** Extracted material **
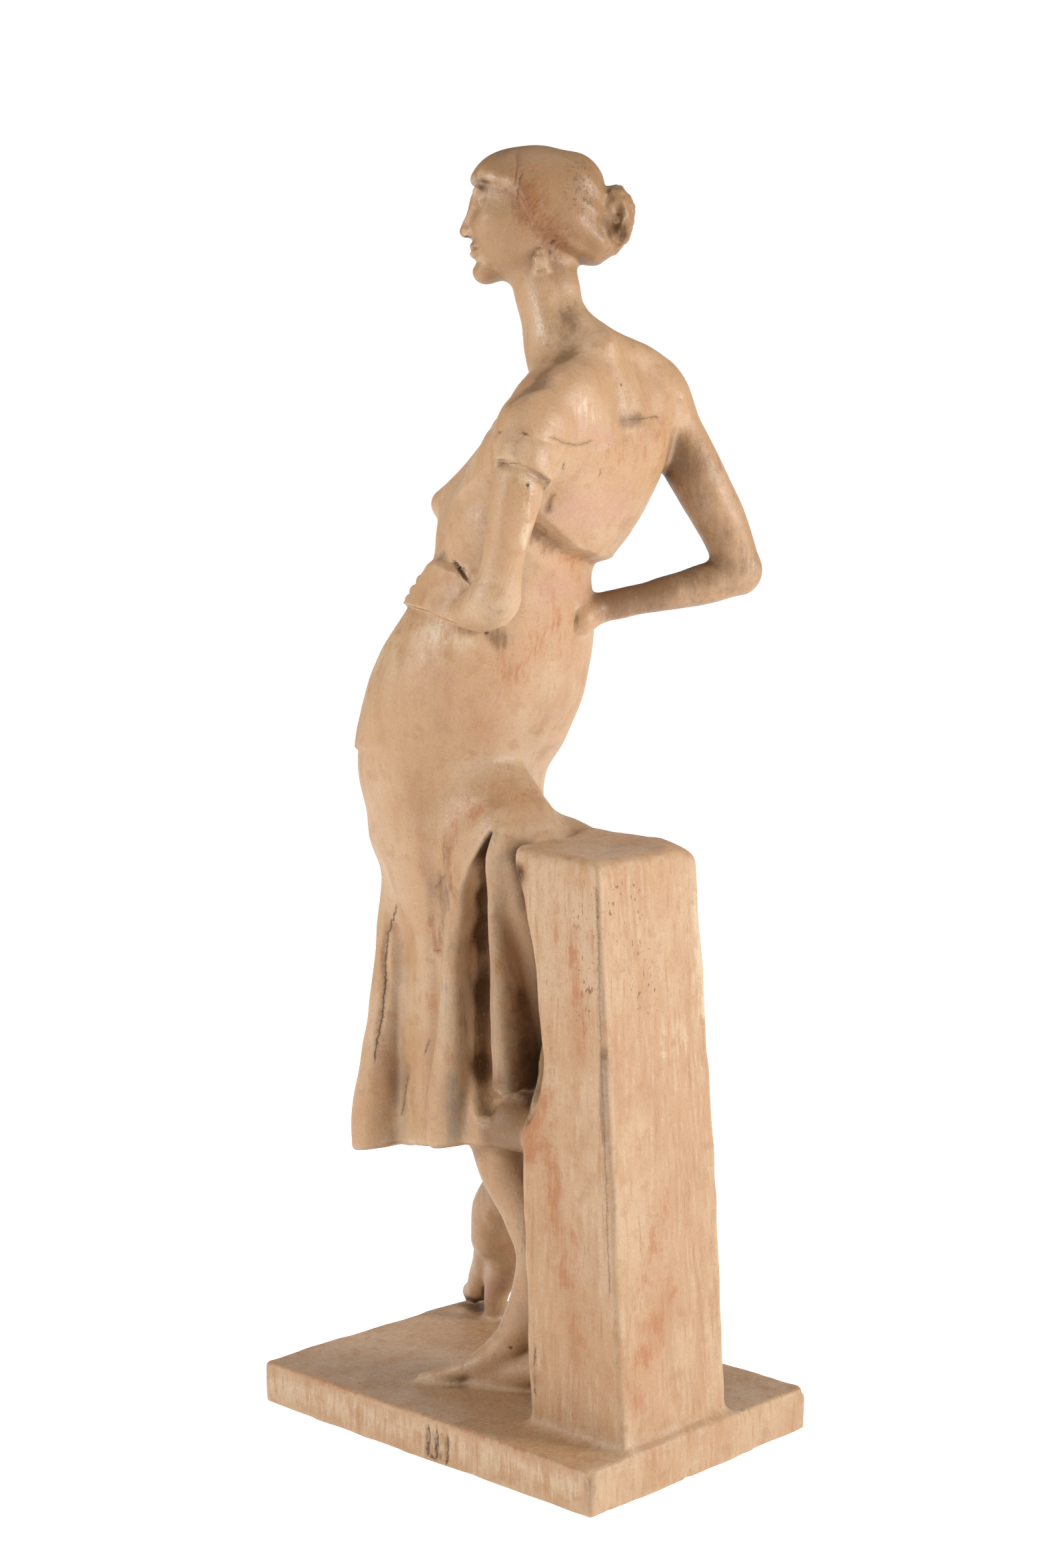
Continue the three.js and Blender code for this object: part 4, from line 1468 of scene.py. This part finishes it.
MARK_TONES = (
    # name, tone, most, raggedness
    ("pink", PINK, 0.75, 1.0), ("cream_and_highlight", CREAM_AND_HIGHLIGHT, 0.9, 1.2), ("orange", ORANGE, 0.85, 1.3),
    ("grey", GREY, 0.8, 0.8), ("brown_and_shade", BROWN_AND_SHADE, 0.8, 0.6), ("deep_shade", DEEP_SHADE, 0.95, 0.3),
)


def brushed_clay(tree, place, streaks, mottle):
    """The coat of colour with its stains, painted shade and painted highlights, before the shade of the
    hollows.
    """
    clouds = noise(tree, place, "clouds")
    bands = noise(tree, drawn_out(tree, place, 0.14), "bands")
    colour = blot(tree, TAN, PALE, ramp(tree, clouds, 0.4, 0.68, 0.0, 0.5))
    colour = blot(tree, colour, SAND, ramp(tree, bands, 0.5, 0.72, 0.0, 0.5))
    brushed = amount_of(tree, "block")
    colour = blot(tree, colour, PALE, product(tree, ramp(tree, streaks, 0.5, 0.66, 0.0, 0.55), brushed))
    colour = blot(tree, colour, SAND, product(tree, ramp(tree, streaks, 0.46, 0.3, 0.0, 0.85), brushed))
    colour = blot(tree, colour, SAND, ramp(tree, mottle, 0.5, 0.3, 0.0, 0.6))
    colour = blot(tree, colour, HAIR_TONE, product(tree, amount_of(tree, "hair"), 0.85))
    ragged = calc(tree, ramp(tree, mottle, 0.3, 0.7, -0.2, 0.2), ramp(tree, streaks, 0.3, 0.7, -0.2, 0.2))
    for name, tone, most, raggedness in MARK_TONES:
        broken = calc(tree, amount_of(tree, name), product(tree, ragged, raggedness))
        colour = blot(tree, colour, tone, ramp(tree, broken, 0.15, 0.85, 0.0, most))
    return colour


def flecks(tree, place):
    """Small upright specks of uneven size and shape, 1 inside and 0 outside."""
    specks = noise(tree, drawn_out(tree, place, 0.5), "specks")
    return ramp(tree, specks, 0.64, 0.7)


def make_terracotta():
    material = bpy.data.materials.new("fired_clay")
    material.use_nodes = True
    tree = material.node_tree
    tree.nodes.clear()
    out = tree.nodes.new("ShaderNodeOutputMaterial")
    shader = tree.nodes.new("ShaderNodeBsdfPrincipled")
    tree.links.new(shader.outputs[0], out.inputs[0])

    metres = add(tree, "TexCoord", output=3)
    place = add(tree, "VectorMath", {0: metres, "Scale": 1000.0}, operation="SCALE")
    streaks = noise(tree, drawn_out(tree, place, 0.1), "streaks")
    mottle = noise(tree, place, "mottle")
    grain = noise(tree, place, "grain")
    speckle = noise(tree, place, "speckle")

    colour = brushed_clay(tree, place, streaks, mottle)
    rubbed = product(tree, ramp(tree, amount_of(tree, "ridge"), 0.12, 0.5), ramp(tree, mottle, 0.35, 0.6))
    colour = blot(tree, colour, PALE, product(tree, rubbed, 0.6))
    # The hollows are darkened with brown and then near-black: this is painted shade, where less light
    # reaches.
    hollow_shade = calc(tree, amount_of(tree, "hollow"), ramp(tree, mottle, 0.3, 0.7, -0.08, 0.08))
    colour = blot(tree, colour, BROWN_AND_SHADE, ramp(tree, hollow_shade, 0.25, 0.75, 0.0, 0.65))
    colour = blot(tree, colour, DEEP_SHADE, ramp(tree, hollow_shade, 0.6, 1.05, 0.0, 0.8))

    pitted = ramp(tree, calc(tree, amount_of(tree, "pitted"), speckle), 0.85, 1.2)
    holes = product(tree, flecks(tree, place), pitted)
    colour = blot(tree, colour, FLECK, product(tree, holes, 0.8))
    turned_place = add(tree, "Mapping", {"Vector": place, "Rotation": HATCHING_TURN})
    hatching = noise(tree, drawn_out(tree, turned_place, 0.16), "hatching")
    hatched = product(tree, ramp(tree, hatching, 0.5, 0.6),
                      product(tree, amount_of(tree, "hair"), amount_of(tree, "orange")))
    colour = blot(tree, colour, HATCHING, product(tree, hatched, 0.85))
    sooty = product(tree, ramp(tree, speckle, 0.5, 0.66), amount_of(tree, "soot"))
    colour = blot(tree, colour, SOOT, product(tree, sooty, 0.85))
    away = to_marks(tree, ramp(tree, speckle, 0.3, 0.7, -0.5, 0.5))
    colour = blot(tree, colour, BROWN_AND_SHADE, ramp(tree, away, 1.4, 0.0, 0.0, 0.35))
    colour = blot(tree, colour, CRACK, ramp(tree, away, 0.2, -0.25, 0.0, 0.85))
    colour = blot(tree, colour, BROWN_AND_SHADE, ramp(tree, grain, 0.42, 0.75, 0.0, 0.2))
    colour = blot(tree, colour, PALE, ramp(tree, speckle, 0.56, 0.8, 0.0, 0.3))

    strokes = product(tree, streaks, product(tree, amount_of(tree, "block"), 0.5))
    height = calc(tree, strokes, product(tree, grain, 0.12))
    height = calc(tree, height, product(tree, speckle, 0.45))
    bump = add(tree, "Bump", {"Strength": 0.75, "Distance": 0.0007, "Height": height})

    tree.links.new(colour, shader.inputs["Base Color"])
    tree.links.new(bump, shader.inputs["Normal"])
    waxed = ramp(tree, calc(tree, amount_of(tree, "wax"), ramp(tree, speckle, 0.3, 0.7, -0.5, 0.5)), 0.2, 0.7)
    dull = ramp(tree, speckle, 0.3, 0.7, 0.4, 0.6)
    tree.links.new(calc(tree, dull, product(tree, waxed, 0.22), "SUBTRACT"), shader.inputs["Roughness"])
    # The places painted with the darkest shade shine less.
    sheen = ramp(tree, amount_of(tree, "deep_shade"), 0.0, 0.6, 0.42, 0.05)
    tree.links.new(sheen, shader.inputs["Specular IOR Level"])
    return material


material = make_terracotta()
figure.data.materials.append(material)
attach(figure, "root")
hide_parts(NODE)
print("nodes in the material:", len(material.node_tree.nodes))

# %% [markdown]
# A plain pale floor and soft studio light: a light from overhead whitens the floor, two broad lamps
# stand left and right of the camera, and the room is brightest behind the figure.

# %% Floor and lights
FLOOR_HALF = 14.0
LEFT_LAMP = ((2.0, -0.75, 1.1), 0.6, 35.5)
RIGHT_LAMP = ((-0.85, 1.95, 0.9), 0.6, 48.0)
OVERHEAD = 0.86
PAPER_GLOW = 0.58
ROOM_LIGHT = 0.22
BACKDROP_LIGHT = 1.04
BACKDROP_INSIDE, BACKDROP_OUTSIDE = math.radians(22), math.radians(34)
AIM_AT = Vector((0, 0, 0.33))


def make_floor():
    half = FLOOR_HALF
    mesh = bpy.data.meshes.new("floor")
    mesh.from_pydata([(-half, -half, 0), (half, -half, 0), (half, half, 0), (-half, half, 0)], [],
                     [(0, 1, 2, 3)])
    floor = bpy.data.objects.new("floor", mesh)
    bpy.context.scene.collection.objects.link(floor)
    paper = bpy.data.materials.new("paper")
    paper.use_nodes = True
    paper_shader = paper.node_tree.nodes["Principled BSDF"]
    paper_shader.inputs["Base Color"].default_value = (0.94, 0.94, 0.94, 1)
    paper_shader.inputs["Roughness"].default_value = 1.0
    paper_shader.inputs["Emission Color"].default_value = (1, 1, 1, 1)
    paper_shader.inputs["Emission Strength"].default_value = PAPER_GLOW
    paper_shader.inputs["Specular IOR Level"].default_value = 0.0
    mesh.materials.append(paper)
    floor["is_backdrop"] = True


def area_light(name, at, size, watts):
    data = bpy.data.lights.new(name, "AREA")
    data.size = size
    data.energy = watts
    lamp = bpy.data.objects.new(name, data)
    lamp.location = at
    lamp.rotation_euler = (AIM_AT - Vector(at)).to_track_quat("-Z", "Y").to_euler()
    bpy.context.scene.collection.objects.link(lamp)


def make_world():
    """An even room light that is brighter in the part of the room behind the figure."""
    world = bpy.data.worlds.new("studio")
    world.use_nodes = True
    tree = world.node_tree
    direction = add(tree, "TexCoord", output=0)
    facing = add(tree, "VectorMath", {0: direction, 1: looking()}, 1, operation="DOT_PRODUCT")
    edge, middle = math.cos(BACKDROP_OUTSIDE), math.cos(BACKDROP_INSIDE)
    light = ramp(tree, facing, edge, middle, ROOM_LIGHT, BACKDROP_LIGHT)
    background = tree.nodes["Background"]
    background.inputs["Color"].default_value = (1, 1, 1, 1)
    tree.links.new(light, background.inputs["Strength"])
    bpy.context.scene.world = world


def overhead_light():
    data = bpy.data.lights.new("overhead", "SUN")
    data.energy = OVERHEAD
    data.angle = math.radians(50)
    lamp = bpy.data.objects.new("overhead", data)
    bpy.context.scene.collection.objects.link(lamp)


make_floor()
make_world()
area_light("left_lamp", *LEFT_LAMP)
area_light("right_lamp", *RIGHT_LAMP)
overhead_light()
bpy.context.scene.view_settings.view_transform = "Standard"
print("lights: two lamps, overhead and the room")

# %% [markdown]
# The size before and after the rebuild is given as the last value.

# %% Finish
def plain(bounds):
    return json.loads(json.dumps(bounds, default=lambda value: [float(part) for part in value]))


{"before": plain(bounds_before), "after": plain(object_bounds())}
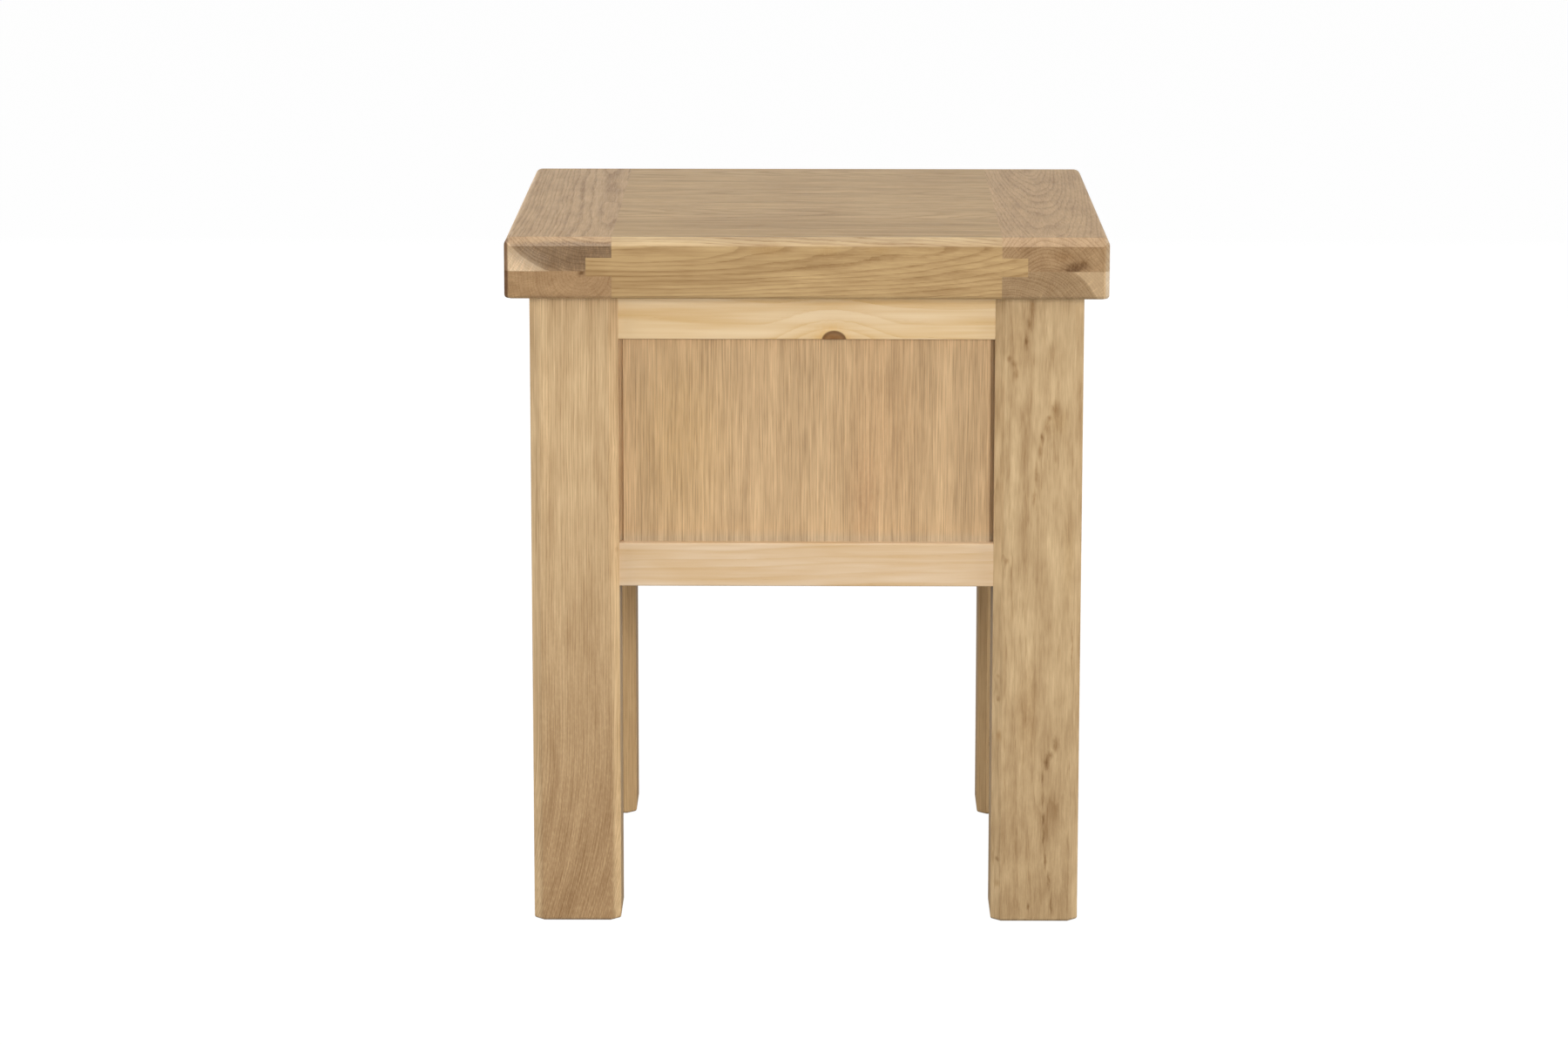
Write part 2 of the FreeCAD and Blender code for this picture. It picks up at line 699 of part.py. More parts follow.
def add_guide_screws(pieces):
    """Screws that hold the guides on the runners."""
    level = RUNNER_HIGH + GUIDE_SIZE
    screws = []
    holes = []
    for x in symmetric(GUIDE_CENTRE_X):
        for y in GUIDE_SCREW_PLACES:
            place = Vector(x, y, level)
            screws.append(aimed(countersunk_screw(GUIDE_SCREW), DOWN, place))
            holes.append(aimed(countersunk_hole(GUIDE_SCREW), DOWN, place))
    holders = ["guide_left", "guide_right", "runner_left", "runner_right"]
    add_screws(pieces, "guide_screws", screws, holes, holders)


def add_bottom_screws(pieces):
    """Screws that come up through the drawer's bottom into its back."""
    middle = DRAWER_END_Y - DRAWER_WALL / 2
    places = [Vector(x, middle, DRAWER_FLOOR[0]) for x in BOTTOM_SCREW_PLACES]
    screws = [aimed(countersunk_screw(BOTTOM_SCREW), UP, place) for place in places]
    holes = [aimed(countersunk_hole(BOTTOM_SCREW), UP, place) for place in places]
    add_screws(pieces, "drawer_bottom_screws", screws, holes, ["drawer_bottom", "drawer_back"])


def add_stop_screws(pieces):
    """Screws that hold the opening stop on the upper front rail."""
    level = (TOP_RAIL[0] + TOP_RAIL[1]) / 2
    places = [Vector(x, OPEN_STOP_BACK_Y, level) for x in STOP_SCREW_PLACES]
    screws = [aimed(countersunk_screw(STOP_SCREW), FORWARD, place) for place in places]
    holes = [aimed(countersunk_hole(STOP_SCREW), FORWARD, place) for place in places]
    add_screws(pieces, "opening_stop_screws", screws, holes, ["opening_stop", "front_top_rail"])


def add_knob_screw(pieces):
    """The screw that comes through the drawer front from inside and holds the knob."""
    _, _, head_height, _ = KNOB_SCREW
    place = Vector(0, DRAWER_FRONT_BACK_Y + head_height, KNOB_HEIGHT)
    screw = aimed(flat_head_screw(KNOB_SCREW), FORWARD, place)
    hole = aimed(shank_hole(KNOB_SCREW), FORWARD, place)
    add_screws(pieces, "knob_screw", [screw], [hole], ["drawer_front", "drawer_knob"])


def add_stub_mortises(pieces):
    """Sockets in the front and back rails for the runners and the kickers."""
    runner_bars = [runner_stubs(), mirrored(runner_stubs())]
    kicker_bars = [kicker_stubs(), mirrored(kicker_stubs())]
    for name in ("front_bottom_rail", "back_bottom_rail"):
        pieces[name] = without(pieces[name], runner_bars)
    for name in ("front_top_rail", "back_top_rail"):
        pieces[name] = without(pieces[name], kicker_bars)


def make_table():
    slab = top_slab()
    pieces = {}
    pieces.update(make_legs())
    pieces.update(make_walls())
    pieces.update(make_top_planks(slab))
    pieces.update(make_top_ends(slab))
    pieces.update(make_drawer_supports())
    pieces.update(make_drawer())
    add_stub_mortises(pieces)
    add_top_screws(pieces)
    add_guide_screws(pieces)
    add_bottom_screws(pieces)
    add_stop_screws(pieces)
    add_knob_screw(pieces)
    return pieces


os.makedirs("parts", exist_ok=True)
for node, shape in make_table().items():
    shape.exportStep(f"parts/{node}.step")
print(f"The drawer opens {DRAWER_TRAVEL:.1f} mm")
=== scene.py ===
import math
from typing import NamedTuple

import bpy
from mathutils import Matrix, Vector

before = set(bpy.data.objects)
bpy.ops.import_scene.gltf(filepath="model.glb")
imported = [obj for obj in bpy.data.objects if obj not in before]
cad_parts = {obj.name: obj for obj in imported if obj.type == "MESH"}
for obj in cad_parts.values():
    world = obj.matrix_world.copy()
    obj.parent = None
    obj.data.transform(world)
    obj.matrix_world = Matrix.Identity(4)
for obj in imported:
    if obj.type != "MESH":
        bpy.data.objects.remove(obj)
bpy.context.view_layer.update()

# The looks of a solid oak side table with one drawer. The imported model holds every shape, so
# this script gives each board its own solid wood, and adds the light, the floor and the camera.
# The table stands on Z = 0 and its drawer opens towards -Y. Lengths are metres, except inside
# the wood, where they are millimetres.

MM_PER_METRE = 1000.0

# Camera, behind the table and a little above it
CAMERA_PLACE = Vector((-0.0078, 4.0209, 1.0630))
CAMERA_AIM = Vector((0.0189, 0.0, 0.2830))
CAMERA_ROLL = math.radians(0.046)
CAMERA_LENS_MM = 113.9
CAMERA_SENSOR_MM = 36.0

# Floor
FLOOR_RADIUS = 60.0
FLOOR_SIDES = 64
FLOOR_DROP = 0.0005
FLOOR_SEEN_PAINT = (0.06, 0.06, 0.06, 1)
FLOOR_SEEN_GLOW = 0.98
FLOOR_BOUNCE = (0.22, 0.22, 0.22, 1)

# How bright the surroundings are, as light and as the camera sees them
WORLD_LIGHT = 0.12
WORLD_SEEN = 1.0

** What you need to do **
Return verbatim the lines that run from the line containing "bpy.context.view_layer.update()" through the line containing "FLOOR_BOUNCE = (0.22, 0.22, 0.22, 1)", inclusive.

** Exercise answer **
bpy.context.view_layer.update()

# The looks of a solid oak side table with one drawer. The imported model holds every shape, so
# this script gives each board its own solid wood, and adds the light, the floor and the camera.
# The table stands on Z = 0 and its drawer opens towards -Y. Lengths are metres, except inside
# the wood, where they are millimetres.

MM_PER_METRE = 1000.0

# Camera, behind the table and a little above it
CAMERA_PLACE = Vector((-0.0078, 4.0209, 1.0630))
CAMERA_AIM = Vector((0.0189, 0.0, 0.2830))
CAMERA_ROLL = math.radians(0.046)
CAMERA_LENS_MM = 113.9
CAMERA_SENSOR_MM = 36.0

# Floor
FLOOR_RADIUS = 60.0
FLOOR_SIDES = 64
FLOOR_DROP = 0.0005
FLOOR_SEEN_PAINT = (0.06, 0.06, 0.06, 1)
FLOOR_SEEN_GLOW = 0.98
FLOOR_BOUNCE = (0.22, 0.22, 0.22, 1)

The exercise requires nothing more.